Hey World, I can see you. I can judge and compare difference too, I can even judge myself and compare difference on and to who I am. In fact, I did that for a long time, loyal to the way I was taught to compare myself. To bathe in every inadequacy and imperfection, every difference that wasn’t in the average mold. I was so good at it, I could barely look at myself beyond seeing every difference to compare. So profoundly good at comparing the differences, something important was missed, I don’t compare to anyone else. When you can observe every minutiae detail as I can at speed, you will see a bible of comparisons to judge yourself by. The reading is always the same, unworthy of any attention.

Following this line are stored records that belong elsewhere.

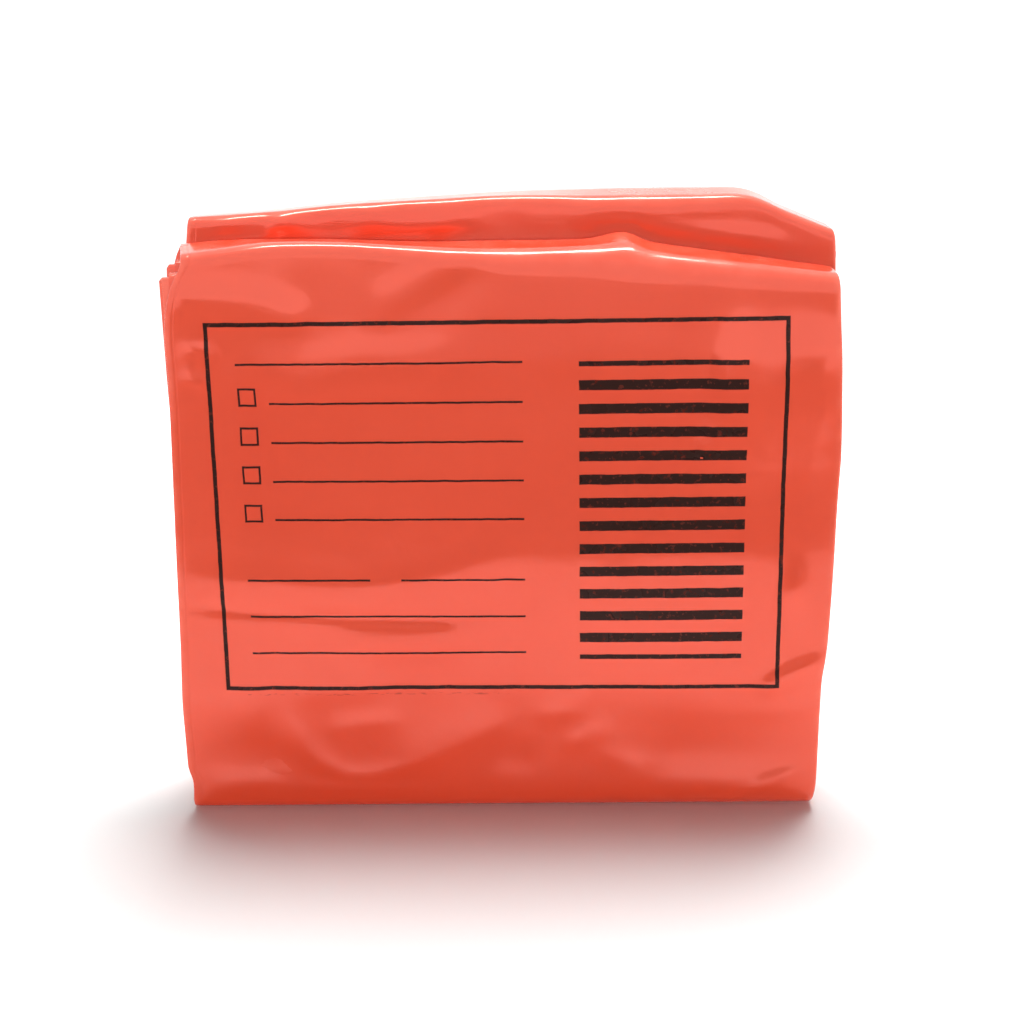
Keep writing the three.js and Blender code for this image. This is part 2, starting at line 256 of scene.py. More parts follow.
# Folds of the front panel. Each is a soft ridge along a line of x and z places, or a trough where its
# height is negative. above and below are its widths on the two sides of the line, and fade is the share of
# it at each end over which it dies away. A crest below 2 makes it sharper along its line.
FACE_FOLDS = fold_table(
    "line above below height fade crest",
    # left fan under the upper edge
    ([(-92, 138.5), (-80, 138), (-66, 137), (-57, 134.5), (-48, 130)], 4, 5.5, 0.85, 0.2, 2),
    # slanted fold to the right of it
    ([(-36, 131), (-27, 138), (-18, 144), (-8, 149)], 5, 4, 0.42, 0.35, 2),
    ([(-17, 133), (-10, 140), (-7, 148)], 5, 5, -0.45, 0.4, 2),
    # swell behind the top of the frame
    ([(-78, 122), (-62, 121), (-50, 118), (-38, 120.5), (-20, 121.5), (-2, 123)], 8, 7, 0.75, 0.2, 2),
    # shoulder in the upper right and small ridges at its edge
    ([(50, 120), (59, 118.5), (66, 114), (73, 116.5), (82, 116), (96, 113.5)], 12, 20, 2.2, 0.22, 2),
    ([(70, 124), (78, 124), (86, 123), (96, 122)], 5, 6, 0.55, 0.3, 2),
    ([(54, 112), (57, 119), (58, 126)], 2.2, 2.2, 0.22, 0.4, 2),
    # small hooks at the left edge
    ([(-84, 125), (-78, 125.5), (-72, 123)], 2.2, 2.2, 0.42, 0.4, 2),
    ([(-84, 119), (-79, 118), (-74, 115.5)], 2, 2, 0.36, 0.4, 2),
    # top of the belly, rising towards the middle
    ([(-90, 66.5), (-70, 66), (-45, 63.5), (-22, 65.5), (-10, 69), (2, 73)], 3.5, 7, 0.3, 0.15, 2),
    # long level crease and the leaf under it
    ([(-88, 58.5), (-60, 57), (-35, 55.4), (-8, 54.6)], 1.9, 1.6, -0.36, 0.15, 2),
    ([(-50, 49), (-28, 48.5), (-2, 51)], 4.6, 5.5, 0.62, 0.35, 2),
    # ridge beside the frame at the right
    ([(72, 63), (77, 62), (82, 63)], 7, 6, 0.9, 0.5, 2),
    # crumple at the right edge
    ([(68, 33), (77, 38.5), (90, 44)], 2.8, 3.4, 0.75, 0.3, 2),
    ([(66, 29.5), (76, 29), (90, 30.5)], 2.4, 2.4, 0.3, 0.3, 2),
    # the low fold: its left arm, foot and long right arm
    ([(-60, 31), (-54, 20), (-47.5, 13.5), (-40, 10.5), (-30, 12), (-21, 15.5), (-8, 22), (6, 30)],
     3, 3.8, 0.85, 0.12, 1.4),
    ([(-32, 16), (-17, 22), (2, 31)], 6, 5, 0.55, 0.3, 1.5),
    # ridges of the leaves inside it
    ([(-49, 23), (-38, 26), (-24, 26.5)], 3.6, 6, 0.9, 0.3, 1.4),
    ([(-58, 33), (-45, 35.8), (-27, 36)], 6.5, 5, 0.75, 0.3, 1.5),
    # ridge and hollows beside it, at the left and the right
    ([(-96, 32), (-76, 31), (-61, 30)], 12, 8, 0.8, 0.2, 2),
    ([(-84, 17), (-68, 15), (-56, 15)], 9, 5.5, -0.5, 0.25, 2),
    ([(38, 19), (60, 17.5), (88, 18)], 9, 7, -0.35, 0.25, 2),
    # lower left corner fold
    ([(-88, 5), (-78, 7.5), (-70, 8.5), (-59, 9.5)], 4.5, 3.5, 0.42, 0.25, 2),
    # hollow and small ridges in the lower middle
    ([(-5, 18), (4, 15.5), (14, 12.5)], 8, 5, -0.75, 0.35, 2),
    ([(9, 26), (17, 29.5), (24, 27.5)], 2.8, 4.2, 0.85, 0.4, 1.5),
    ([(14, 34), (24, 33)], 2.4, 3, 0.45, 0.4, 1.5),
    ([(15, 20), (24, 21.5), (32, 28)], 3.2, 4, 0.85, 0.35, 1.5),
    ([(24, 20), (33, 15), (44, 8)], 6, 5.5, 0.95, 0.35, 1.4),
    # slanted crease at the lower right corner
    ([(56, 0), (66, 4), (74, 8.5), (86, 13.5)], 1.8, 1.8, 0.4, 0.25, 2),
    # level fold above the lower edge
    ([(-60, 7.2), (-40, 6.6), (-16, 6.2)], 1.7, 1.7, 0.36, 0.3, 2),
)

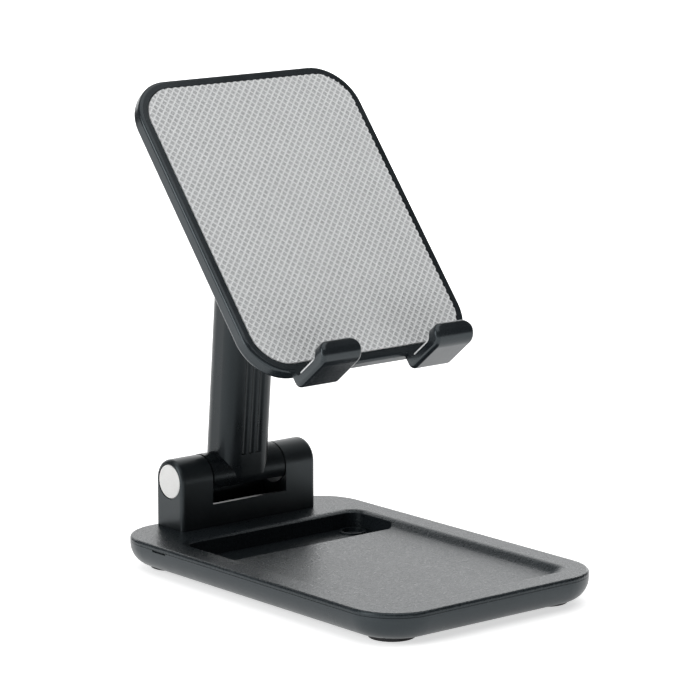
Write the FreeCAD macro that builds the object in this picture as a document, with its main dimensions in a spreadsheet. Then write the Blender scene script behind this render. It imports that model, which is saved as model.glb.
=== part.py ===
import FreeCAD, Part
import math
import os

import Sketcher
from FreeCAD import Placement, Rotation, Vector

# Foldable desk stand for a phone.
# +X is to the right, the front faces -Y, +Z is up, and the origin is under the middle of the
# base on the plane of the foot pads. Lengths are in millimetres and angles in degrees.

DIMENSIONS = {
    # base
    "base_width": 80.0,
    "base_length": 122.0,
    "base_corner": 14.3,
    "base_top": 9.3,
    "parting_height": 7.9,
    "parting_gap": 0.12,
    "foot_height": 1.0,
    "foot_radius": 6.3,
    "foot_sink": 0.3,
    "foot_x": 27.5,
    "foot_y": 48.0,
    "tray_round": 6.2,
    "tray_wall": 1.3,
    "cover_skin": 1.2,
    "cover_inset": 1.8,
    "cover_edge": 0.8,
    "rim_width": 7.7,
    "recess_depth": 2.0,
    "recess_corner": 5.0,
    "recess_slope": 55.0,
    "recess_round": 3.5,
    "recess_rim": 3.0,
    "well_front": 19.2,
    "well_back": 38.9,
    "well_floor": 4.1,
    "well_wall": 1.2,
    "well_lip": 1.0,
    "well_corner": 3.0,
    "well_edge": 0.4,
    "well_screw_x": 26.5,
    "well_screw_y": 33.0,
    "boss_radius": 2.8,
    "boss_lift": 1.2,
    "ring_lift": 0.5,
    "ring_radius": 4.0,
    "ring_hollow": 3.1,
    "ring_depth": 1.1,
    "ring_centre": 1.9,
    "notch_length": 6.0,
    "notch_height": 0.5,
    "notch_y": 38.0,
    "ballast_width": 50.0,
    "ballast_length": 58.0,
    "ballast_height": 3.0,
    "ballast_y": -15.0,
    # screws of the base
    "screw_shank": 1.0,
    "screw_head": 1.9,
    "screw_head_height": 0.9,
    "bracket_screw_x": 19.0,
    "bracket_screw_shank": 1.5,
    "bracket_screw_head": 2.8,
    "bracket_screw_head_height": 2.0,
    "bracket_screw_length": 9.0,
    # hinge bracket
    "hinge_y": 53.7,
    "hinge_height": 23.0,
    "bracket_width": 48.8,
    "bracket_depth": 12.6,
    "bracket_gap": 26.8,
    "bracket_floor": 15.8,
    "stop_wall_top": 18.0,
    "stop_wall_depth": 1.6,
    "bracket_edge": 1.4,
    "slot_front_wall": 1.3,
    "slot_floor": 11.0,
    "cap_radius": 4.9,
    "cap_gap": 0.15,
    "cap_thickness": 1.4,
    "cap_sink": 1.5,
    "cap_edge": 0.3,
    "bolt_radius": 1.5,
    "bolt_clearance": 0.05,
    "bolt_head_radius": 2.8,
    "bolt_head_height": 2.6,
    "bolt_pocket_radius": 3.1,
    "bolt_pocket_depth": 2.8,
    "nut_flats": 5.5,
    "nut_height": 2.4,
    "nut_pocket_depth": 3.4,
    "spring_washer_thickness": 0.7,
    "washer_thickness": 0.5,
    "washer_gap": 0.05,
    "washer_radius": 5.6,
    # arm
    "arm_lean": 4.87,
    "arm_length": 88.1,
    "arm_width": 16.8,
    "arm_depth": 13.3,
    "arm_corner": 5.0,
    "barrel_radius": 6.4,
    "barrel_drop": 2.25,
    "sleeve_top": 74.0,
    "sleeve_edge": 0.8,
    "bore_width": 12.0,
    "bore_depth": 8.0,
    "bore_corner": 2.4,
    "bore_bottom": 12.0,
    "rib_pitch": 2.6,
    "rib_groove_radius": 1.3,
    "rib_groove_depth": 0.45,
    "rib_bottom": 6.6,
    "rib_top": 70.0,
    "collar_height": 1.4,
    "collar_margin": 0.5,
    "collar_skirt": 5.0,
    "collar_wall": 0.7,
    # telescopic pole
    "pole_width": 11.7,
    "pole_depth": 7.7,
    "pole_corner": 2.3,
    "pole_wall": 1.2,
    "pole_bottom": 16.0,
    "pole_top": 79.5,
    "pole_slot_width": 3.0,
    "pole_travel": 22.0,
    "stop_screw_z": 66.0,
    "stop_screw_radius": 1.0,
    "stop_screw_head": 1.8,
    "plug_length": 9.0,
    "plug_flange": 1.6,
    "knuckle_radius": 5.0,
    "knuckle_width": 13.0,
    # holder
    "panel_lean": 39.1,
    "panel_width": 78.1,
    "panel_height": 94.8,
    "panel_corner": 13.2,
    "pivot_depth": 12.5,
    "pivot_rise": 22.2,
    "frame_depth": 2.8,
    "frame_border": 2.6,
    "frame_edge": 1.0,
    "pad_gap": 0.3,
    "pad_sink": 1.2,
    "pad_proud": 0.4,
    "seam_gap": 0.3,
    "cover_depth": 1.5,
    "cover_margin": 0.25,
    "cover_round": 1.1,
    "hook_width": 13.8,
    "hook_x": 20.2,
    "hook_reach": 13.8,
    "hook_wall": 3.5,
    "hook_floor": 2.9,
    "hook_drop": 1.3,
    "hook_lip": 3.2,
    "hook_bend": 3.8,
    "hook_inner_bend": 1.8,
    "hook_rear_bend": 2.2,
    "hook_lip_corner": 3.0,
    "hook_edge": 1.2,
    "liner_thickness": 0.65,
    "liner_length": 7.4,
    "liner_margin": 0.5,
    "lug_gap": 14.5,
    "lug_thickness": 4.0,
    "lug_radius": 4.6,
    "lug_foot": 18.0,
    "pin_radius": 1.5,
    "pin_clearance": 0.05,
    "pin_head_radius": 2.7,
    "pin_head_height": 1.2,
    "pin_nut_flats": 5.0,
    "pin_nut_height": 1.6,
    "holder_screw_x": 27.0,
    "holder_screw_z": 34.0,
    "holder_screw_depth": 1.1,
    "end_margin": 0.4,
}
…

A self-crucifixion that starts from the first moment of getting up in the morning, seeing any mess, seeing the reflection in the mirror, hearing the tone of the voice, the height, the weight, the shape of the nose, lips, the style of clothes, the hair thickness, the colour….God, does it ever end? The job, the car, the house, the makeup, the earrings, the shoes, the children, the husband or not, the parents, the family, the income, the friends, the faith, the breast size, the rear size, the thigh size, the wrists, the hands, the eyes, the feet, the whiteness, the self righteousness, the confidence, the insecurities, the level, the attitude, the timeliness, the presentation, the sense of humour……is there anything someone hasn’t compared me on or to in my life?
When do I see me, when there is so much to compare me on or to?
I could and have driven myself mad beyond compare, there has been at points nothing in my head but comparisons. The general picture is that I’m not the same as everyone else. Years have passed when I have not seen myself, those were the unconscious or self-conscious points. Horrifying those points are to reflect on, the absorption of comparisons, with the comparisons claiming themselves are beyond compare. In a statement of being overlooked, I could see all that I wasn’t and nothing that I was in existence. Even now that statement of honesty upsets me to see that I wrote it. Twisted, contorted and bent out of all natural form, that was the view of myself, it reflected back. I’ve been untwisting that tangle for a long time. To the point where I can now see myself a bit more clearly, rationally and with sense. “Ignore it” they say, on the comparisons, it’s exhausting ignoring it all. There needed to be a new way to see.
Acceptance, total acceptance is the easiest way to see the self in honesty. Even if it doesn’t feel nice or natural at first, it is a start or step towards accepting truth, not comparisons. This world is really messed up right now, the flow of natural order far removed from what it should be. I don’t compare humans anymore, I judge by my own standards of what is acceptable to me, people can have a problem with that or not. It’s life on my terms, something I created for myself out of nothing. Creating life on my terms has probably been the hardest thing to do. It meant ignoring all comparisons and going beyond what they see. There is a journey that I’m on every day, it’s getting to know who I am and what I can do or be. I was not taught this, I’m teaching myself what it means to be a human, consciously sharing what I learn in experience. Because I know the world is messed up in forgetting we all have our own paths to create on our terms. We are taught the maps and routes someone else has for us. I reject that way of teaching, something drives me beyond it. It is a will to see and experience more than is on offer, it can be labeled anything, but that is what it is. There is only so much one person can achieve in a day, a month, a year or a lifetime, but if I manage to achieve being me on the whole journey, then my life was on my terms. That is the will of my learning way. It will not relent for anyone in comparison anymore. There is a map there anyone can use if they want life on their terms too, the education comes free of charge. I can’t teach anyone how to be someone they are not.